= RAW DATA =
*-*-*

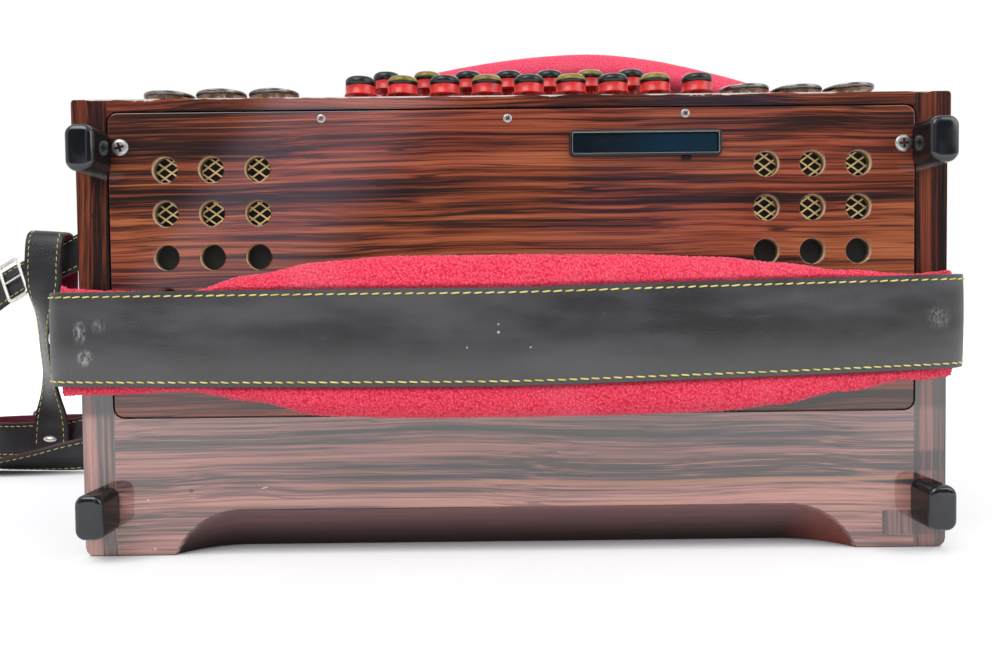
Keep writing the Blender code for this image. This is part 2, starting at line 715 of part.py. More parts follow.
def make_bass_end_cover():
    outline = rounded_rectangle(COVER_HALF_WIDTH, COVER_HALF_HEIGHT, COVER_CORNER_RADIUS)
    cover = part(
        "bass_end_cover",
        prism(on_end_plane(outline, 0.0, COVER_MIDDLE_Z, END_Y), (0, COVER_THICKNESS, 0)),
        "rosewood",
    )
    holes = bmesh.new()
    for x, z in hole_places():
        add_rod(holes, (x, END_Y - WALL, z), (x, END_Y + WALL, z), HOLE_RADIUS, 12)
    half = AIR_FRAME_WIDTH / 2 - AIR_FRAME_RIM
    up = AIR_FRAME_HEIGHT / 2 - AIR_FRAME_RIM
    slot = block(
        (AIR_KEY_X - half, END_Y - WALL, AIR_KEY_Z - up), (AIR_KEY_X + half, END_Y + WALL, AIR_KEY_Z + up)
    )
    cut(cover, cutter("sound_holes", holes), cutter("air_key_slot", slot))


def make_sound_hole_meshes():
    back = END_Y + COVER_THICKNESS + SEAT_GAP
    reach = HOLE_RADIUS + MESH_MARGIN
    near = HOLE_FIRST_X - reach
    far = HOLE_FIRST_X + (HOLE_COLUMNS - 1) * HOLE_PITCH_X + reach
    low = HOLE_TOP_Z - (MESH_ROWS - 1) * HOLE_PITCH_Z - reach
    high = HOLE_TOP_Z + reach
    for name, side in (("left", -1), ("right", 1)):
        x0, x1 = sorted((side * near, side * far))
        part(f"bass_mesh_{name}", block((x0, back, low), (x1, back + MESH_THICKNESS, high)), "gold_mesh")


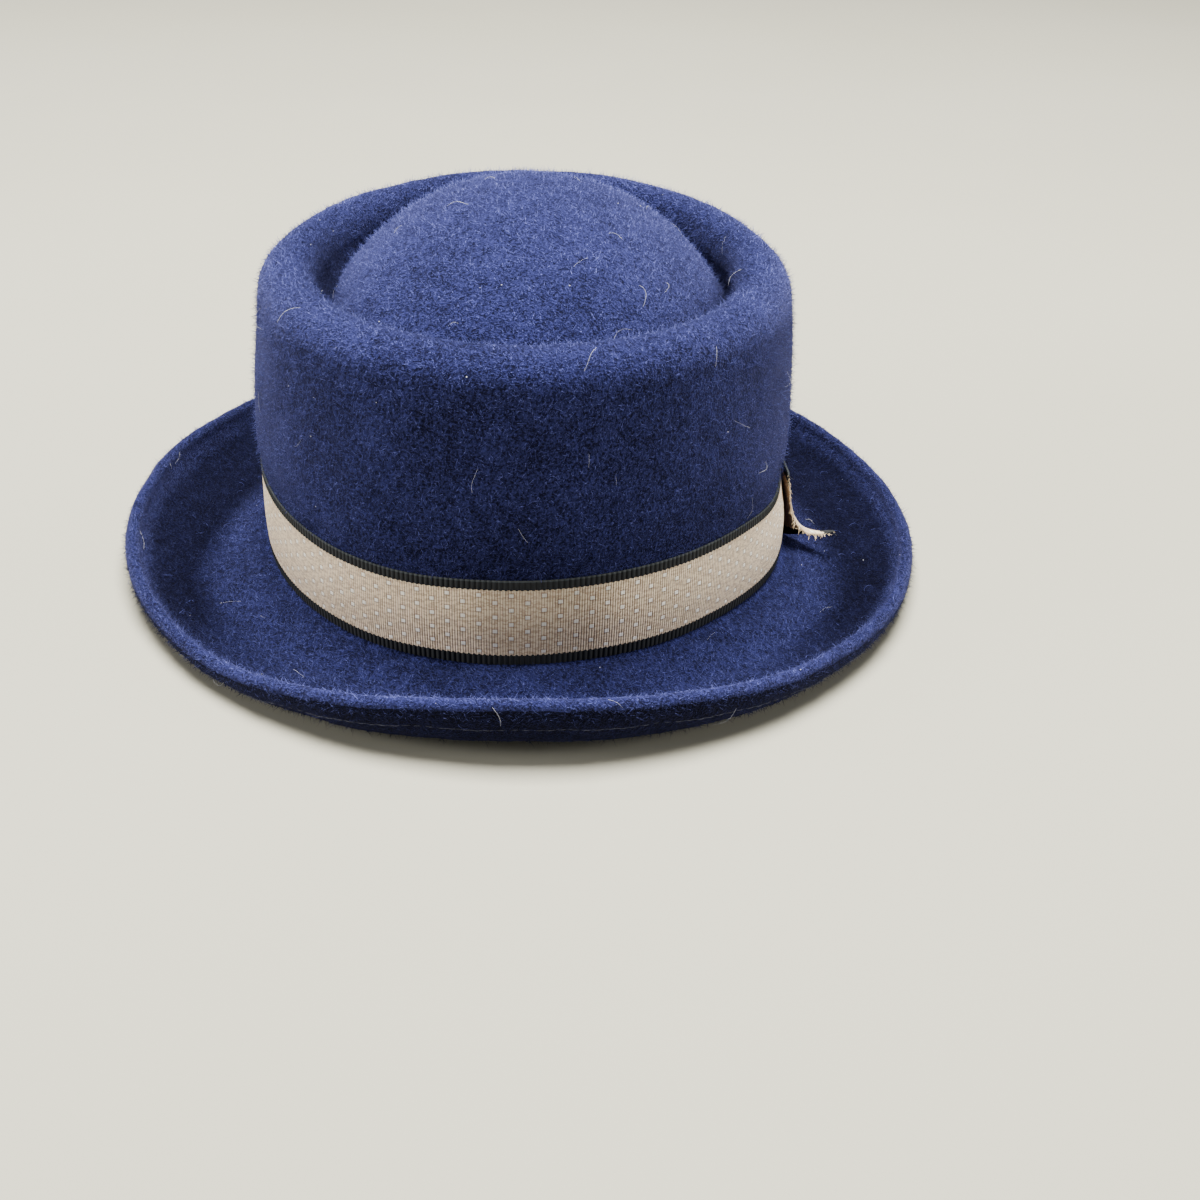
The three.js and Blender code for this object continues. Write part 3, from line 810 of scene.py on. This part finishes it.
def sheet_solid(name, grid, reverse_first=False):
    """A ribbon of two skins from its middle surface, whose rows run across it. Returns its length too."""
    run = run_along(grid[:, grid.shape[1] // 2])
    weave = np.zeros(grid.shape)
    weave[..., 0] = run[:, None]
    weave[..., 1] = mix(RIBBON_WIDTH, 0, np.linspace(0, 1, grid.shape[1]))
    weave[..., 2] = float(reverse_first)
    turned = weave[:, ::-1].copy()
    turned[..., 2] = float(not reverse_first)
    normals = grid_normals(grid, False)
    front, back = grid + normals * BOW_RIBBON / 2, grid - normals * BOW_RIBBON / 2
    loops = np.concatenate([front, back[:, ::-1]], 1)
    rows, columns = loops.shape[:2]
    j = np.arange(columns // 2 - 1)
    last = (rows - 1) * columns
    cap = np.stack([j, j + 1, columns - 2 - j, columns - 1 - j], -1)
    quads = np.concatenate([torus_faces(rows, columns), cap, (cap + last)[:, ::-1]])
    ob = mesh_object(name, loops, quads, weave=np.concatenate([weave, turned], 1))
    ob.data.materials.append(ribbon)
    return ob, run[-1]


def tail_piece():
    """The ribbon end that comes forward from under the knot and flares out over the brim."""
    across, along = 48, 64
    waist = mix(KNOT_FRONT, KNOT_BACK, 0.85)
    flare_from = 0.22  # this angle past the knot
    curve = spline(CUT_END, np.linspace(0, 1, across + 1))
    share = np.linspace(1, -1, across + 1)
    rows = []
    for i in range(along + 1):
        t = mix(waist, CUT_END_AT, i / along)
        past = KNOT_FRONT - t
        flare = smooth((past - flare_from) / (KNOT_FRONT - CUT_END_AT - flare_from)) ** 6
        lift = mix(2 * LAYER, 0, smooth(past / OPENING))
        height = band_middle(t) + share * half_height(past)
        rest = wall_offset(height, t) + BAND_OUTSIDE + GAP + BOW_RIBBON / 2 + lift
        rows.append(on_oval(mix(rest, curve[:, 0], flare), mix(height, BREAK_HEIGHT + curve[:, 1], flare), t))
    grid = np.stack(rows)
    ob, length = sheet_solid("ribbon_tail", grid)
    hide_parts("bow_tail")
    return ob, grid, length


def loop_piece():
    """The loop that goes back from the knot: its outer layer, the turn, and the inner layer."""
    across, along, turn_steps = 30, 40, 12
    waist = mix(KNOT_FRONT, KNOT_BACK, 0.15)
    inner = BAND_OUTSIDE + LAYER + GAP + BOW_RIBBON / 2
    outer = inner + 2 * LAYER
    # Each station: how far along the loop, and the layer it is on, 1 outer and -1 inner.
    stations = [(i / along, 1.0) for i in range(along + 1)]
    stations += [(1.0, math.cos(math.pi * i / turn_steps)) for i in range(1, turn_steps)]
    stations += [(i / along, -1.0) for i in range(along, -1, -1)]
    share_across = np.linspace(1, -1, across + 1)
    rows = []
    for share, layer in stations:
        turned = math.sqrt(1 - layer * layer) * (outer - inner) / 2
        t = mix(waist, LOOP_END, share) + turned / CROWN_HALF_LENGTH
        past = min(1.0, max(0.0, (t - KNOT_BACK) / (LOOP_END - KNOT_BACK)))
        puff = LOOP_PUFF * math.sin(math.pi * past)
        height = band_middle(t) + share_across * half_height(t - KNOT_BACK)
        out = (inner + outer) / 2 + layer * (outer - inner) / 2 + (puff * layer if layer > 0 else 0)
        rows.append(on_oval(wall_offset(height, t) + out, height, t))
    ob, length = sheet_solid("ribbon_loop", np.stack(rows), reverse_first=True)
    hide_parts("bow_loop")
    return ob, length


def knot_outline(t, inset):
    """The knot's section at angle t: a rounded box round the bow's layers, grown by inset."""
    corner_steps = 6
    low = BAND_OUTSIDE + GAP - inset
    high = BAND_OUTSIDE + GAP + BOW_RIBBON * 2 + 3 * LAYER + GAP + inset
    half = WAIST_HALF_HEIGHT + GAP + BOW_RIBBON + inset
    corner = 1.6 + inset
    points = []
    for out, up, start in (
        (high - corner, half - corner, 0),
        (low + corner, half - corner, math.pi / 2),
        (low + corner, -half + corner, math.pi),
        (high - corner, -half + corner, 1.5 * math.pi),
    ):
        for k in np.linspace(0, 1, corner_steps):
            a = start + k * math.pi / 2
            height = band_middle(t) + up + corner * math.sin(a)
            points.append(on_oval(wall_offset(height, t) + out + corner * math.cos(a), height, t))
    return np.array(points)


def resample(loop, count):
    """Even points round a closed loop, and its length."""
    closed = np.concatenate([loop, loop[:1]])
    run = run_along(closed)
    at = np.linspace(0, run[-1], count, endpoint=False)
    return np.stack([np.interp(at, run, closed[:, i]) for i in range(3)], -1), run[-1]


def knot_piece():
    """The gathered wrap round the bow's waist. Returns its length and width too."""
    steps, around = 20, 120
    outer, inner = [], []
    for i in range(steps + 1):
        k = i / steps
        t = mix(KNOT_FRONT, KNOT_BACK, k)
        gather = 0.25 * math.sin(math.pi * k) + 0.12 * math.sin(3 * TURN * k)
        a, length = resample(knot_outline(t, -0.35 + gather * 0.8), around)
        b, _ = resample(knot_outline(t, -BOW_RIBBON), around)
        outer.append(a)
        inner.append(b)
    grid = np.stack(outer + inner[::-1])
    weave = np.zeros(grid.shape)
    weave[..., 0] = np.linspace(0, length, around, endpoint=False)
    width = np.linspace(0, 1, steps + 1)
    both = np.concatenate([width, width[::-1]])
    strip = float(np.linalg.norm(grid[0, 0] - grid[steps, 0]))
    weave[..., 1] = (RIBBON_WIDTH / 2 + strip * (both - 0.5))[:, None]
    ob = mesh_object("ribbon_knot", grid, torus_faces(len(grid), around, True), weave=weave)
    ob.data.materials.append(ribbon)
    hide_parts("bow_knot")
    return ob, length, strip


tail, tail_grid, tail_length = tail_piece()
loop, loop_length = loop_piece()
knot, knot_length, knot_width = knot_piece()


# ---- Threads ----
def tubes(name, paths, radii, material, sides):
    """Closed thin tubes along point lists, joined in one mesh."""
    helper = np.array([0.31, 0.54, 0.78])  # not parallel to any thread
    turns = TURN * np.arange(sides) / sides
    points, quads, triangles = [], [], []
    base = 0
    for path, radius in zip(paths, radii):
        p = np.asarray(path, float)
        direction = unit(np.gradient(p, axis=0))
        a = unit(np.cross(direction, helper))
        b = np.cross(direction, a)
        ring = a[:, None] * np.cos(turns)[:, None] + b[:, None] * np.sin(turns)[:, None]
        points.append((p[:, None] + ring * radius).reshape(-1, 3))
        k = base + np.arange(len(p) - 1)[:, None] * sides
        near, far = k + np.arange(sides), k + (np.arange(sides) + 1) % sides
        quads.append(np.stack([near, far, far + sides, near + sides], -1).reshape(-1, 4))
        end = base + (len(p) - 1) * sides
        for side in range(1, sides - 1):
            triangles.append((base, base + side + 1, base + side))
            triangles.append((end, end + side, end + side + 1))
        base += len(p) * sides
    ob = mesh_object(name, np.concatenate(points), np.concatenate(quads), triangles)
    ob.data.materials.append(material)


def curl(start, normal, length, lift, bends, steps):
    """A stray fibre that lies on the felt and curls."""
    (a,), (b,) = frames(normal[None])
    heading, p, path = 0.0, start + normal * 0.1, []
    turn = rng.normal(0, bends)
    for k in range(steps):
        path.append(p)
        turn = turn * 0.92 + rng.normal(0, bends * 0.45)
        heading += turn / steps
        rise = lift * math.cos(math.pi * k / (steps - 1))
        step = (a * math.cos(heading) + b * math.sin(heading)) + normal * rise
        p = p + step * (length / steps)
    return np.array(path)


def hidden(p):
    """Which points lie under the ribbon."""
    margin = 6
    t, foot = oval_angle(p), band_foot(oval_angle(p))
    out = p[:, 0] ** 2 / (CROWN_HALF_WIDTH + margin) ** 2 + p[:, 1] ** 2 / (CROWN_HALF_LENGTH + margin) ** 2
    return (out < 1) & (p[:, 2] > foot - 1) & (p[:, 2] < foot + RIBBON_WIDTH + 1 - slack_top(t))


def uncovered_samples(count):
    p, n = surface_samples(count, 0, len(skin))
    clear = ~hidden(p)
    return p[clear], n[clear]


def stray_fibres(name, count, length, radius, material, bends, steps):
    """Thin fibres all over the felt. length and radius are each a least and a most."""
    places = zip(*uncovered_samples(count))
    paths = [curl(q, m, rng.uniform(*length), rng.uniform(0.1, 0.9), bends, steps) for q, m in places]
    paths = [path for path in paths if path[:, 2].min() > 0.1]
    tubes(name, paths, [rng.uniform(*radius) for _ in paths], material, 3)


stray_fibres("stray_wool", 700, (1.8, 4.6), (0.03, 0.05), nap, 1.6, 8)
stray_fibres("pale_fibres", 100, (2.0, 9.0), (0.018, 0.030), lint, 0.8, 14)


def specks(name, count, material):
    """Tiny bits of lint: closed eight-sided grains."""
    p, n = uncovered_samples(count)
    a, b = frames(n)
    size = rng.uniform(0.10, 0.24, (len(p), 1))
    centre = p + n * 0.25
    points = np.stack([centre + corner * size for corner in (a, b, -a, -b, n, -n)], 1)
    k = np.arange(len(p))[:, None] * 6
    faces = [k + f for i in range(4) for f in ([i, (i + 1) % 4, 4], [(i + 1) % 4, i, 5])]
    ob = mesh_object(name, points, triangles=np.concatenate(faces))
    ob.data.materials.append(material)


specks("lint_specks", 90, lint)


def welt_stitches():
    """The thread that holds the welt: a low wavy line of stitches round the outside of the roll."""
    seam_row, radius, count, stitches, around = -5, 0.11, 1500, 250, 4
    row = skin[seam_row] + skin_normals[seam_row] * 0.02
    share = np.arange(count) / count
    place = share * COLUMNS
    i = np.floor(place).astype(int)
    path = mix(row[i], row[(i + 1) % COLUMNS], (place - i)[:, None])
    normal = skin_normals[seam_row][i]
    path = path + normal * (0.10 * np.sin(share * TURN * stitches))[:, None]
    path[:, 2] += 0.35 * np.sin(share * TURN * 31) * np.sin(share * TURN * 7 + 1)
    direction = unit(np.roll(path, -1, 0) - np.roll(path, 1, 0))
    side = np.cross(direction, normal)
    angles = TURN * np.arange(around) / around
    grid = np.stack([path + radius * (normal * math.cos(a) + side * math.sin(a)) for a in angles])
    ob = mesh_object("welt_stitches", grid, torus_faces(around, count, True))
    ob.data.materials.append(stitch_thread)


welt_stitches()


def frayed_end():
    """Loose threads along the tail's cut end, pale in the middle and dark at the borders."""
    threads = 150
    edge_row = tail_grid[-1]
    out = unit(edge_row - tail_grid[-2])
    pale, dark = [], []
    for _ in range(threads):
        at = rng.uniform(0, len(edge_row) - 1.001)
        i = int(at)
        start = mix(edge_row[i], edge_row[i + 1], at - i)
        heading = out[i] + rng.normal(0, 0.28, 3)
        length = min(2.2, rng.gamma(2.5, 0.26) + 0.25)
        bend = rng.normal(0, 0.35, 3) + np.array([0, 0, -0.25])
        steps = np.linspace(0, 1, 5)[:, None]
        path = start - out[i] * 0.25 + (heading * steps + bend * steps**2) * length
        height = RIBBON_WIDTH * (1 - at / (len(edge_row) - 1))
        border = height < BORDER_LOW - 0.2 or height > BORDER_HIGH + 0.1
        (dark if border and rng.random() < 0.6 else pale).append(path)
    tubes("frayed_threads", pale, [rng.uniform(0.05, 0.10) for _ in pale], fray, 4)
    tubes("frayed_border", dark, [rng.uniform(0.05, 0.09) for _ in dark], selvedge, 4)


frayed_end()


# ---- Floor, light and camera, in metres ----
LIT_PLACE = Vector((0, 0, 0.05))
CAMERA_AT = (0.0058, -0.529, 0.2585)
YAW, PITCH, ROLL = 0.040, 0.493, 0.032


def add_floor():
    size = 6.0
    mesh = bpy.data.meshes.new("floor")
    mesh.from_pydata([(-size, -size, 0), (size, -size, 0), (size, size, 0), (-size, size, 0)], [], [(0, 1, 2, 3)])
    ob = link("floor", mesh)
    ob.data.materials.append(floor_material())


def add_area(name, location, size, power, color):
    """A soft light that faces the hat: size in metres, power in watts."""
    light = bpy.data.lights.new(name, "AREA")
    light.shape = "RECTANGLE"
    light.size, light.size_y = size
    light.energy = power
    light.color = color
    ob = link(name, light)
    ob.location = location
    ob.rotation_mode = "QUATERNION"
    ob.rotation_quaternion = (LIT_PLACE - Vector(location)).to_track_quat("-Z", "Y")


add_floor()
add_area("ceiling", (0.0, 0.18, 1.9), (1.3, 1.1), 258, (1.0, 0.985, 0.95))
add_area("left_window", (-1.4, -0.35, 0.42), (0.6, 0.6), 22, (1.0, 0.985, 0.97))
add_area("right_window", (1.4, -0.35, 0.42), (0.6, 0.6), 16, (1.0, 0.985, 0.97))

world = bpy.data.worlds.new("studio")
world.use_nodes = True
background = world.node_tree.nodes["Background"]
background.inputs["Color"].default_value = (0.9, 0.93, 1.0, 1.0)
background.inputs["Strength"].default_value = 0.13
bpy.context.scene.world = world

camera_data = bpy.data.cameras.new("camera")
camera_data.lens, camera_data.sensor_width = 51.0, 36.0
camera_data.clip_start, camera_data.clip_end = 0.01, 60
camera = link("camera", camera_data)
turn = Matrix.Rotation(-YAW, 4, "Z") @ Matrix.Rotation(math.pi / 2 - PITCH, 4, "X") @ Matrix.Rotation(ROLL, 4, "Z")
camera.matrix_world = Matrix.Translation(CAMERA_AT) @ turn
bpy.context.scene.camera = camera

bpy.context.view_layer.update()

*-*-*

Using the listing, copy every line where the word "Blender" shows up.

= TASK RESPONSE =
Keep writing the Blender code for this image. This is part 2, starting at line 715 of part.py. More parts follow.
The three.js and Blender code for this object continues. Write part 3, from line 810 of scene.py on. This part finishes it.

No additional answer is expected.